[Exercise requirements]: Copy all lines below containing "with".

# # # # # # #

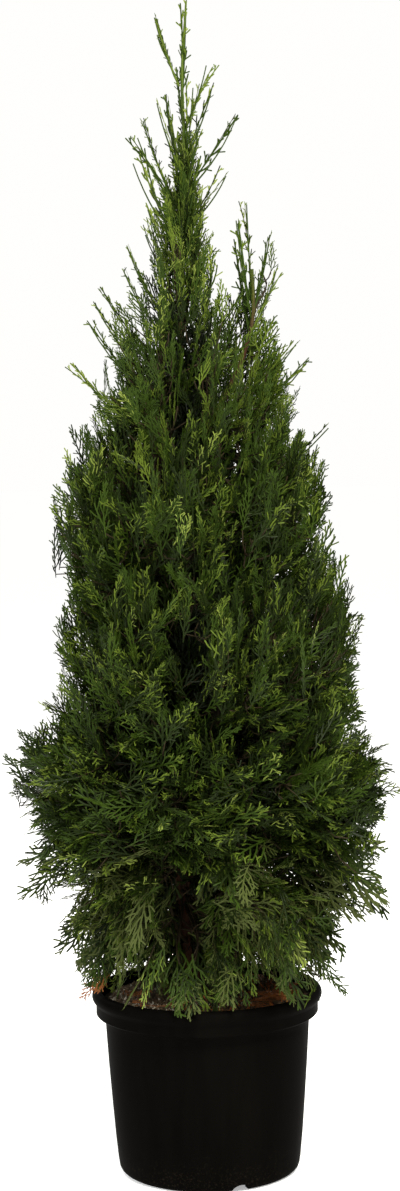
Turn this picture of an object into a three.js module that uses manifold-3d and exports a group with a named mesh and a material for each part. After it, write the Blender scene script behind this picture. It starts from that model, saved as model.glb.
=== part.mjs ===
// A thuja in a round nursery pot: a narrow conifer with one trunk, upright flat
// sprays above and spreading, drooping ones near the pot.
// Millimetres, +Z up. The origin is the centre of the pot's underside, the front
// faces -Y and +X is to the right.

import * as THREE from 'three';
import { mergeVertices } from 'three/addons/utils/BufferGeometryUtils.js';
import Module from 'manifold-3d';

const wasm = await Module();
wasm.setup();

// ---------------------------------------------------------------- driving sizes

const CLEAR = 0.4; // free space kept between neighbouring solids

// The pot.
const POT_HEIGHT = 208;
const RIM_RADIUS = 130; // the widest line of the rolled lip
const LIP_HEIGHT = 16;
const COLLAR_RADIUS = 125.5;
const COLLAR_FOOT = 180; // height of the collar's lower edge
const COLLAR_STEP = 4; // height of the slope from the collar in to the body
const BODY_TOP_RADIUS = 115.5;
const BODY_FOOT_RADIUS = 102.5;
const CORNER_RADIUS = 9; // rounding between the body and the foot ring
const WALL = 2.2;
const FLOOR_LIFT = 9; // the floor's height over the ground
const FLOOR_THICKNESS = 2.5;
const FOOT_RING_WIDTH = 8;
const BOSS_RADIUS = 26; // the middle of the underside, which touches the ground
const NOTCH_COUNT = 3;
const NOTCH_WIDTH = 20;
const NOTCH_HEIGHT = 8;
const NOTCH_TURN = -70; // degrees from +X to the first notch
const POT_SIDES = 40;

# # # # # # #

[Task solution]:
Turn this picture of an object into a three.js module that uses manifold-3d and exports a group with a named mesh and a material for each part. After it, write the Blender scene script behind this picture. It starts from that model, saved as model.glb.
// A thuja in a round nursery pot: a narrow conifer with one trunk, upright flat